> [Exercise description]: The data below needs to be returned exactly, line for line.
· · · · · · ·
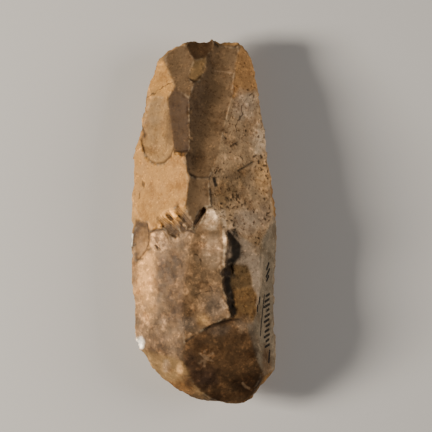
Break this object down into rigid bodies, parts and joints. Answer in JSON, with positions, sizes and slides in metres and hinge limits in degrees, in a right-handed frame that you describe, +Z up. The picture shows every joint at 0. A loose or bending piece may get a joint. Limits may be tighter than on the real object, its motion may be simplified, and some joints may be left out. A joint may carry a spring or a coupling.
{
  "type": "stone hand axe",
  "caption": "Long flaked flint hand axe, narrow at one end, with flake scars on both faces and a steep stepped hollow.",
  "frame": {"origin": "middle of the bounding box in plan, on the surface that the axe lies on", "axes": "+Y towards the narrow end, +Z up out of the worked face, +X towards the inked side"},
  "size_m": [0.0604, 0.1498, 0.0341],
  "materials": {
    "flint": "semi-gloss flaked flint with a tan and brown patina"
  },
  "bodies": {
    "root": {"hand_axe": "flint"}
  },
  "joints": []
}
· · · · · · ·
> [Answer for this exercise]:
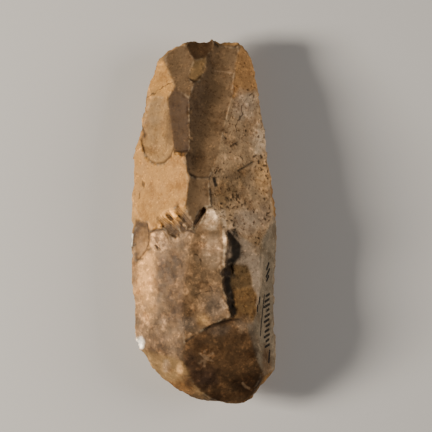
Break this object down into rigid bodies, parts and joints. Answer in JSON, with positions, sizes and slides in metres and hinge limits in degrees, in a right-handed frame that you describe, +Z up. The picture shows every joint at 0. A loose or bending piece may get a joint. Limits may be tighter than on the real object, its motion may be simplified, and some joints may be left out. A joint may carry a spring or a coupling.
{
  "type": "stone hand axe",
  "caption": "Long flaked flint hand axe, narrow at one end, with flake scars on both faces and a steep stepped hollow.",
  "frame": {"origin": "middle of the bounding box in plan, on the surface that the axe lies on", "axes": "+Y towards the narrow end, +Z up out of the worked face, +X towards the inked side"},
  "size_m": [0.0604, 0.1498, 0.0341],
  "materials": {
    "flint": "semi-gloss flaked flint with a tan and brown patina"
  },
  "bodies": {
    "root": {"hand_axe": "flint"}
  },
  "joints": []
}